** start MATERIAL PROVIDED **

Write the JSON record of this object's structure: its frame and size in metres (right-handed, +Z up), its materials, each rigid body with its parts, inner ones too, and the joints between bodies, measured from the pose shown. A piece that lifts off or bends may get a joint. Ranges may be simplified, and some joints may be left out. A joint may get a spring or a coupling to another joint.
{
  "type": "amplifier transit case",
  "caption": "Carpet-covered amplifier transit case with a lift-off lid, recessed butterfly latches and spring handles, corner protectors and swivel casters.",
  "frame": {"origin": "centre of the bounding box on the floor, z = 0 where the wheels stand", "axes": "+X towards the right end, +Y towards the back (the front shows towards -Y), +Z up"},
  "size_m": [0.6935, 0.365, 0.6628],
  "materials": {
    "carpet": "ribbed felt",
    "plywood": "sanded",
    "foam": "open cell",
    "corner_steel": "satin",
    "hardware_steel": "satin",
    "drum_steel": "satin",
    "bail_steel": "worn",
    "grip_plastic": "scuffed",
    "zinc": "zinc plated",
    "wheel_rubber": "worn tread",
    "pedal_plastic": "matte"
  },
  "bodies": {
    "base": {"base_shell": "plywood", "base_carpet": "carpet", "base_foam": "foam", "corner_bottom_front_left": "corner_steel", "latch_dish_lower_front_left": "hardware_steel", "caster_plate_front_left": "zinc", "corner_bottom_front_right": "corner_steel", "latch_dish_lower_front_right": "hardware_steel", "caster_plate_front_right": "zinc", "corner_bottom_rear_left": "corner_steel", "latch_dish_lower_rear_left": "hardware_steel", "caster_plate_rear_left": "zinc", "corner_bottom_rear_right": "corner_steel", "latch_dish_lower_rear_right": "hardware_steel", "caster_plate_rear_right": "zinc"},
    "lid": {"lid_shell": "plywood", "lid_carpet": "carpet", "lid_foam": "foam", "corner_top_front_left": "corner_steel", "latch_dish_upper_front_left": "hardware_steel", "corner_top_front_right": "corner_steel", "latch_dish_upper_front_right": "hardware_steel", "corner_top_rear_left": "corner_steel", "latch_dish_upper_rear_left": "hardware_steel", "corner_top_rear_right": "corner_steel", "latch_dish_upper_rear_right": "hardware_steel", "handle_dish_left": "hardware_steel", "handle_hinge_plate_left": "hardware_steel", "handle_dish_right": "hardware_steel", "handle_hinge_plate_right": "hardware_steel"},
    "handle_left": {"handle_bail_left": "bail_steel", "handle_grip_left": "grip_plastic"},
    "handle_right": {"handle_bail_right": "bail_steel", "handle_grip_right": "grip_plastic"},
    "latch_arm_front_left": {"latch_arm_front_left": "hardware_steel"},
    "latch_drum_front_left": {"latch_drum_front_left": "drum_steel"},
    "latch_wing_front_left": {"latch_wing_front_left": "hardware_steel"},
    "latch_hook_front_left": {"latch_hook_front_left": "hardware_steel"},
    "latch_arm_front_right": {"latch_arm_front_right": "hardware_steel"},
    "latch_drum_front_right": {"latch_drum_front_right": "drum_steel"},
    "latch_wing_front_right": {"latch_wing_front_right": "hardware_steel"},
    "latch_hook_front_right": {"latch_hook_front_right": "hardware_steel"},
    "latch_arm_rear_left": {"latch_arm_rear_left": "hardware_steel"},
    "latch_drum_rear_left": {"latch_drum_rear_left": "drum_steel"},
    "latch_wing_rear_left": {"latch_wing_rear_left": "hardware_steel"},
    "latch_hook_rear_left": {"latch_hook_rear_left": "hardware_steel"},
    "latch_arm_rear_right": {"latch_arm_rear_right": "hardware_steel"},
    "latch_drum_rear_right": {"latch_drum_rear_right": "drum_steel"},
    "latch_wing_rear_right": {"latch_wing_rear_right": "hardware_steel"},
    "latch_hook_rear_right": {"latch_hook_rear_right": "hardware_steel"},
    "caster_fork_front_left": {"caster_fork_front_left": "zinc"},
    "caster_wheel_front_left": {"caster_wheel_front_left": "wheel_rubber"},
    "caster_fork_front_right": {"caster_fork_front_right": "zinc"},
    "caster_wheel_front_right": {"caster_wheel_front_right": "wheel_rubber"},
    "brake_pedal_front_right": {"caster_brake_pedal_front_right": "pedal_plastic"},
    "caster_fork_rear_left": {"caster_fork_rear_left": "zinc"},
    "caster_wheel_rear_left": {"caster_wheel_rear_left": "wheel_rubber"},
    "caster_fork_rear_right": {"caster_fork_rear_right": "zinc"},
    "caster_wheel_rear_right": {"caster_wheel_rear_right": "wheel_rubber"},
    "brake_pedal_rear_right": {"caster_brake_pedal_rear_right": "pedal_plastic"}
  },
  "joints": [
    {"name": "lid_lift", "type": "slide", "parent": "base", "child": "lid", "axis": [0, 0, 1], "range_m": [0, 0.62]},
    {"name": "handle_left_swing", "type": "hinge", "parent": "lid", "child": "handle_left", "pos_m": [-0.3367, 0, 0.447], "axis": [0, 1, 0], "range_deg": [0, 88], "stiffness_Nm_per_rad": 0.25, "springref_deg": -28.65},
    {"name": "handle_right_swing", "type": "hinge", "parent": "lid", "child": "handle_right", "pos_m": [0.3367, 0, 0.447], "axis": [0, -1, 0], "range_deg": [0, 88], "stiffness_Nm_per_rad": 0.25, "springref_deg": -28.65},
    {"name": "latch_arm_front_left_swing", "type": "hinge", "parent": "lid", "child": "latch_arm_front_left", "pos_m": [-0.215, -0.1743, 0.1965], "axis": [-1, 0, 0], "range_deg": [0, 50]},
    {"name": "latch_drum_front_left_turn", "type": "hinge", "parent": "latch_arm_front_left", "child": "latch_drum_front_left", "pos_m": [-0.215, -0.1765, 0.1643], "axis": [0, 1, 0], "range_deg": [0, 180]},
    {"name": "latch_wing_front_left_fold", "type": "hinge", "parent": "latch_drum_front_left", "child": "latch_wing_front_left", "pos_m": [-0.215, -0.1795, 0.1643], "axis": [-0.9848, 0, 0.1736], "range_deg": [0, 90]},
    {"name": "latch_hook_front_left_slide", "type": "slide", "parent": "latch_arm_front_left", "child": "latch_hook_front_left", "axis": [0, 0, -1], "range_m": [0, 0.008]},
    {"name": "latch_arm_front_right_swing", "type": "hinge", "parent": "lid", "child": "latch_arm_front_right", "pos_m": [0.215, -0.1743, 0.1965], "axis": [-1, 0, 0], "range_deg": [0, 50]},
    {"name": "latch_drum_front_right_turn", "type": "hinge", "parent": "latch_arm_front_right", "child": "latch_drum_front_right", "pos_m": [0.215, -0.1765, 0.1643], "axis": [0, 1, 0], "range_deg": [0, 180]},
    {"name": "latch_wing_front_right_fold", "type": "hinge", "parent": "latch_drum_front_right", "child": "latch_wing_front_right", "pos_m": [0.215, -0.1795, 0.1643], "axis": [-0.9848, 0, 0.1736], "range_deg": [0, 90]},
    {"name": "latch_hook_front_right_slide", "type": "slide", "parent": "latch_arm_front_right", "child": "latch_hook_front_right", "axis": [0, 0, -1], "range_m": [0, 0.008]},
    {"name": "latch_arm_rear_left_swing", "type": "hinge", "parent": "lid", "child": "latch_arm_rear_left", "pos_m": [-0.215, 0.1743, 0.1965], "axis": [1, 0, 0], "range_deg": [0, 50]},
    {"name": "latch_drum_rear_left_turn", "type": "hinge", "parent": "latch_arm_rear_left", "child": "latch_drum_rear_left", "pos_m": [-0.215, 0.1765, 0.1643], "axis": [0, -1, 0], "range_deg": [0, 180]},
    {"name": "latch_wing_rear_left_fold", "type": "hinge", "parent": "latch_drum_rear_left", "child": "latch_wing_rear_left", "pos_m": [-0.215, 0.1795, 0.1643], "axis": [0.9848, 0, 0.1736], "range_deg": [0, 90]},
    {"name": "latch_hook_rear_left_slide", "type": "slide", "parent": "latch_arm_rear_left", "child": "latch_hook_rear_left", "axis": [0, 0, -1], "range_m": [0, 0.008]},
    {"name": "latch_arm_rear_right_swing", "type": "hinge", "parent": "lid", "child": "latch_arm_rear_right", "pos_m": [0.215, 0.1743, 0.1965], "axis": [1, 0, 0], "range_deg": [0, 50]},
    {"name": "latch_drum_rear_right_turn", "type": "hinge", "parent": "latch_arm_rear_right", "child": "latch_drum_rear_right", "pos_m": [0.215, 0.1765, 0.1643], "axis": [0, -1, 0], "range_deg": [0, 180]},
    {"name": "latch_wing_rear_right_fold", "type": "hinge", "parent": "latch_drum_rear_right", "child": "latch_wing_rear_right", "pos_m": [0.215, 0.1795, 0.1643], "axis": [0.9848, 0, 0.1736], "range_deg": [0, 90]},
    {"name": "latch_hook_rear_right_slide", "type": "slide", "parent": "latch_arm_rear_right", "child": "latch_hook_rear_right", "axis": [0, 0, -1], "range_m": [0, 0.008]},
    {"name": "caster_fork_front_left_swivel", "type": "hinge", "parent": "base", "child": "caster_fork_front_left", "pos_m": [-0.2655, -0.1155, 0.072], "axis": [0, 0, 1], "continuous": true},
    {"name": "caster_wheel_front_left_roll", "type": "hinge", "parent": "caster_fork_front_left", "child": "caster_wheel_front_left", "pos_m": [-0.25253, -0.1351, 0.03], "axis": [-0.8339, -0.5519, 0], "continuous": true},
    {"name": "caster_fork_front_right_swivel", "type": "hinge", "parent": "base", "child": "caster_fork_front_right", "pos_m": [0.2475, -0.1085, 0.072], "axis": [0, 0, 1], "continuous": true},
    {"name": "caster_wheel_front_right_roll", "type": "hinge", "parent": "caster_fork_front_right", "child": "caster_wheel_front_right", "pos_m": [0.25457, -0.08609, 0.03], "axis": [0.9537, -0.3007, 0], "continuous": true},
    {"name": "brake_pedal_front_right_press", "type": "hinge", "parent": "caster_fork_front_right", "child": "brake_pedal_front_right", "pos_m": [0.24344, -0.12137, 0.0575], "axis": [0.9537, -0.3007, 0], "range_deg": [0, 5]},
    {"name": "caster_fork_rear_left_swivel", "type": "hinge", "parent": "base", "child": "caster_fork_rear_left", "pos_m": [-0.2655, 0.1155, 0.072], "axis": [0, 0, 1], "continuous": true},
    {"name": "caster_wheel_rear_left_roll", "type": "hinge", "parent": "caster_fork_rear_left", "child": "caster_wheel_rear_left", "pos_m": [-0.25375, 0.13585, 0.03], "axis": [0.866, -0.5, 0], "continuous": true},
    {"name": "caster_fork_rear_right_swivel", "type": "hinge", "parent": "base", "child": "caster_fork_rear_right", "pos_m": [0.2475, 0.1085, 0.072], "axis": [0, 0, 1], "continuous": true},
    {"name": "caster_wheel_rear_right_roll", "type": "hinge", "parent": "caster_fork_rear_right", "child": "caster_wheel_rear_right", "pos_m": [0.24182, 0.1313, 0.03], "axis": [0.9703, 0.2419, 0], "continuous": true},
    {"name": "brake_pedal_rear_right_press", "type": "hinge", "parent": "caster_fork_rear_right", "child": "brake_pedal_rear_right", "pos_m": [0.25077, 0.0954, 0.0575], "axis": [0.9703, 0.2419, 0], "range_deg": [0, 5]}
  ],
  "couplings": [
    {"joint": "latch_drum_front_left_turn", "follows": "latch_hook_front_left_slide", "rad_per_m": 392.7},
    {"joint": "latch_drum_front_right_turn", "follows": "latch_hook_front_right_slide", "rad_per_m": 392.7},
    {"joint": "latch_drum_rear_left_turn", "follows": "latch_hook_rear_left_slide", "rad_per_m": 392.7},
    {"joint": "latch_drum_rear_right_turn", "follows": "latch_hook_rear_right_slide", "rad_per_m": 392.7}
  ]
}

** end MATERIAL PROVIDED **
** start MATERIAL PROVIDED **

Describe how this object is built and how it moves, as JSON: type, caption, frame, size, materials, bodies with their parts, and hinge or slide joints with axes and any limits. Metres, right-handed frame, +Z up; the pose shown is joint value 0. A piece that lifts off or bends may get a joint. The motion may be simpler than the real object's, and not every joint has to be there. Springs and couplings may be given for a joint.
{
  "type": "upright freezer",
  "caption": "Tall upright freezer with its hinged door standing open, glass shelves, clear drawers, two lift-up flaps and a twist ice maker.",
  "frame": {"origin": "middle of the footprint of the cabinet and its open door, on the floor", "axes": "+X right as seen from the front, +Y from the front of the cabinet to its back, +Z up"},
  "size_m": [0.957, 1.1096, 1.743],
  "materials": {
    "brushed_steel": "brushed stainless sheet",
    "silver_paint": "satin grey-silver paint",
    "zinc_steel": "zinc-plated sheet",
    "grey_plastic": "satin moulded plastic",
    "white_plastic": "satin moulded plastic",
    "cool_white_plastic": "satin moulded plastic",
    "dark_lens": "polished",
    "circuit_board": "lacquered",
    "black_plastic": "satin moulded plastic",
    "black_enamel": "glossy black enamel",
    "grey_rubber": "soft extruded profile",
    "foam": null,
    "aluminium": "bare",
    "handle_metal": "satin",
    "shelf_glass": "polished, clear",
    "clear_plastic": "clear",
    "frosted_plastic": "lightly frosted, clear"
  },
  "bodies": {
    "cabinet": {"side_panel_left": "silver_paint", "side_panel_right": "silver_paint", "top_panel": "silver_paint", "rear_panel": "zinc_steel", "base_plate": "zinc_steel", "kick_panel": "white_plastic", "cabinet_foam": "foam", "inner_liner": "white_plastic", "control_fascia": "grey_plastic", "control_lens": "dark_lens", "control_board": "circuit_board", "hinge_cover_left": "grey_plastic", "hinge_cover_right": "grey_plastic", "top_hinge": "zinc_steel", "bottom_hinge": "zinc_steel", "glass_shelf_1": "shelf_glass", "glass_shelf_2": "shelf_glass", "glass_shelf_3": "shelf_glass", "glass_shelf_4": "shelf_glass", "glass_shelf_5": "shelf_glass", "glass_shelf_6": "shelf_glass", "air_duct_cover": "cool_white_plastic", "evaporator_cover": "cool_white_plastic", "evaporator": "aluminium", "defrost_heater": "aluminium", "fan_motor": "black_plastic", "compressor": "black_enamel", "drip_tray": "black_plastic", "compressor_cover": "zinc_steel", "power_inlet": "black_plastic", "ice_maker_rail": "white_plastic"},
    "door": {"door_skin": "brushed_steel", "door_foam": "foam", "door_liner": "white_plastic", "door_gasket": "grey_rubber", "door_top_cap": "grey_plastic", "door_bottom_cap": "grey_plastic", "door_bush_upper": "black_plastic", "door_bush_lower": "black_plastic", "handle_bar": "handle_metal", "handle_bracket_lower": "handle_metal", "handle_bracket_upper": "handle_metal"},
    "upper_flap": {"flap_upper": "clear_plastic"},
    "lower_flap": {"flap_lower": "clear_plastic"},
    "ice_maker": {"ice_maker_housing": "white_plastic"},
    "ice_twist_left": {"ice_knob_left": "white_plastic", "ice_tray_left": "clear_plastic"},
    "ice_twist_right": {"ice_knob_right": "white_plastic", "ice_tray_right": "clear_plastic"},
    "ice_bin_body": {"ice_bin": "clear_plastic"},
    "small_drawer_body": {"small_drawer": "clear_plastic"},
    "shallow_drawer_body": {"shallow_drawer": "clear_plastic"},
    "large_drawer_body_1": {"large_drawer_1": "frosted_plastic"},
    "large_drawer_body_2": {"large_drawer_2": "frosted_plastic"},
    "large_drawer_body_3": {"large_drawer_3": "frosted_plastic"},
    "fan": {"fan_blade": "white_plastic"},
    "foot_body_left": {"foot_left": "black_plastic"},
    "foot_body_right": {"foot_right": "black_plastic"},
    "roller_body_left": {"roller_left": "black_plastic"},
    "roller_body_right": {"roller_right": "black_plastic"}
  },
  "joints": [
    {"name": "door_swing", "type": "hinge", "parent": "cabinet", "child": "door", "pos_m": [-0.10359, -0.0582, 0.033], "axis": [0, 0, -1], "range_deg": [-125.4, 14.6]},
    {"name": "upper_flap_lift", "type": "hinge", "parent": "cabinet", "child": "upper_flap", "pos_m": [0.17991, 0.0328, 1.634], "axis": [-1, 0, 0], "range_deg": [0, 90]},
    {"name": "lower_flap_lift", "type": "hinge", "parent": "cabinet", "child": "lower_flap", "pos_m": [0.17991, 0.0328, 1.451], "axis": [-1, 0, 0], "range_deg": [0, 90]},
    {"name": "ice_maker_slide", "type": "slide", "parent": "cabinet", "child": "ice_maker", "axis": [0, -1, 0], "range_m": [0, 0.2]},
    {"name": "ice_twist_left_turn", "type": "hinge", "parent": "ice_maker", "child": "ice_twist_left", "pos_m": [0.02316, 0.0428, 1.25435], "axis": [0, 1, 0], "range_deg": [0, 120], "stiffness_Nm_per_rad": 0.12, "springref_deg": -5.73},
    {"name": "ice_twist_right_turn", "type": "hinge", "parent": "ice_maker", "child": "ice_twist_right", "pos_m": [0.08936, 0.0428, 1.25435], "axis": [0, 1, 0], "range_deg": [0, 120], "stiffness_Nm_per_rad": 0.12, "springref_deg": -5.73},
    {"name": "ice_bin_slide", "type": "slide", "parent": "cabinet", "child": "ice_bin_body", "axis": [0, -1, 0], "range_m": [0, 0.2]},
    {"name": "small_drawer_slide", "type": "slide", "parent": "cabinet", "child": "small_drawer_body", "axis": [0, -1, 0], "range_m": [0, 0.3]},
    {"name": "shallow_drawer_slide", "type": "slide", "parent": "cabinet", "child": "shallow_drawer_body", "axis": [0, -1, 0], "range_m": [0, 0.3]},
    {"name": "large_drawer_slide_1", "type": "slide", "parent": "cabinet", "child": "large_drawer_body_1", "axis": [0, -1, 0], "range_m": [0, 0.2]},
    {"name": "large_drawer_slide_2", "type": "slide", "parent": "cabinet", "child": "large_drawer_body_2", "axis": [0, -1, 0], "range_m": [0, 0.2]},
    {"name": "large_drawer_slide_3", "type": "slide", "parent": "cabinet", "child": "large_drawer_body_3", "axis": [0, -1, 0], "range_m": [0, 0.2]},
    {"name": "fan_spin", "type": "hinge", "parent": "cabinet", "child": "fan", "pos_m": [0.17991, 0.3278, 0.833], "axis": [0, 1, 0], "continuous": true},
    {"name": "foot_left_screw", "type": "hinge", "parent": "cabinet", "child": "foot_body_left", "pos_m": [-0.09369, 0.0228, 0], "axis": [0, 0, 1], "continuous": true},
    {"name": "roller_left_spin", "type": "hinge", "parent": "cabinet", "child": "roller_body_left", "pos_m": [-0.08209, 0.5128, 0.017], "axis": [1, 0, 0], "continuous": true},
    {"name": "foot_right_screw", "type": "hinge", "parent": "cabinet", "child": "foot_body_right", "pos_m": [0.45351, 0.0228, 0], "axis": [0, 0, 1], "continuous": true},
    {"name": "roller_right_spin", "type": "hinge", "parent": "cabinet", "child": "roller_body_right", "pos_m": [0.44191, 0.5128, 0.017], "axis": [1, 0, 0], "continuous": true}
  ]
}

** end MATERIAL PROVIDED **

◆ **YOUR OBJECTIVE**
Where does the word "lifts" appear in the listing? List each line that holds it.

◆ **RESULT FOR THIS TASK**
Write the JSON record of this object's structure: its frame and size in metres (right-handed, +Z up), its materials, each rigid body with its parts, inner ones too, and the joints between bodies, measured from the pose shown. A piece that lifts off or bends may get a joint. Ranges may be simplified, and some joints may be left out. A joint may get a spring or a coupling to another joint.
Describe how this object is built and how it moves, as JSON: type, caption, frame, size, materials, bodies with their parts, and hinge or slide joints with axes and any limits. Metres, right-handed frame, +Z up; the pose shown is joint value 0. A piece that lifts off or bends may get a joint. The motion may be simpler than the real object's, and not every joint has to be there. Springs and couplings may be given for a joint.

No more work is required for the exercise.